Theme: Learning about the world

Resources: a sand pit, sand, big ice blocks

Guide: Make some sand mountains and place blocks on the tope, observe the run off and creation of streams and how it affects the sand/shape of the sand pile. This one may be for older children or geography teachers like me.

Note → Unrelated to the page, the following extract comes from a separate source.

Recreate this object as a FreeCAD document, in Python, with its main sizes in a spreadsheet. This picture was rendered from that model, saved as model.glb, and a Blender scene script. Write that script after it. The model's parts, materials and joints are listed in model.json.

Activities Freezing Other Things

These Ice play ideas go beyond frozen water so are likely to be a bit messier and more expensive to set up.

1. Frozen Bubble Wands:

Theme: Bubble Fun

Resources: Bubble wands, water, food coloring

Guide: Dip the bubble wands in water and food coloring, then freeze them. Children can investigate as the ice melts, and pop the frozen circles out of the wands as they release the ice.

2. Ice Cream Sandwich:

Theme: Ice Cream Delight

Resources: Ice cream, cookies, sprinkles

Guide: Freeze the ice cream sandwiches and sprinkles, then let children decorate them with sprinkles and other toppings.

3. Ice Castle:

Theme: Castle Fun

Resources: Ice blocks, toothpicks, marshmallows

Guide: Encourage children to build an ice castle using the ice blocks, and marshmallows or strawberry/chocolate sauce (to stick them together). They can use their imagination to create a unique and creative ice castle.

4. Ice Playdough:

Theme: Playdough Fun

Resources: playdough, food coloring, toys

Guide: Encourage children to use the playdough to create different shapes and structures. They can also add food coloring and toys to make it more fun and creative. Then Freeze them!

5. Ice Lanterns:

Theme: Light Fun

Resources: Ice, LED candles, markers

Guide: Freeze Ice in plastic or card i.e tetrapack cartons add a ball of paper that you can tear out the size of the LED candles. Encourage children to use the ice lanterns to light up a dark room and create a magical atmosphere. They can also use markers to draw on the ice lanterns and make them more unique.

6. Ice Cream Sundae:

Theme: Ice Cream Sundae

Resources: Ice cream, whipped cream, sprinkles, toppings

Guide: Freeze the ice cream, whipped cream, and toppings, then let children decorate their ice cream sundaes with the frozen ingredients. They can use their imagination to create different flavors and designs.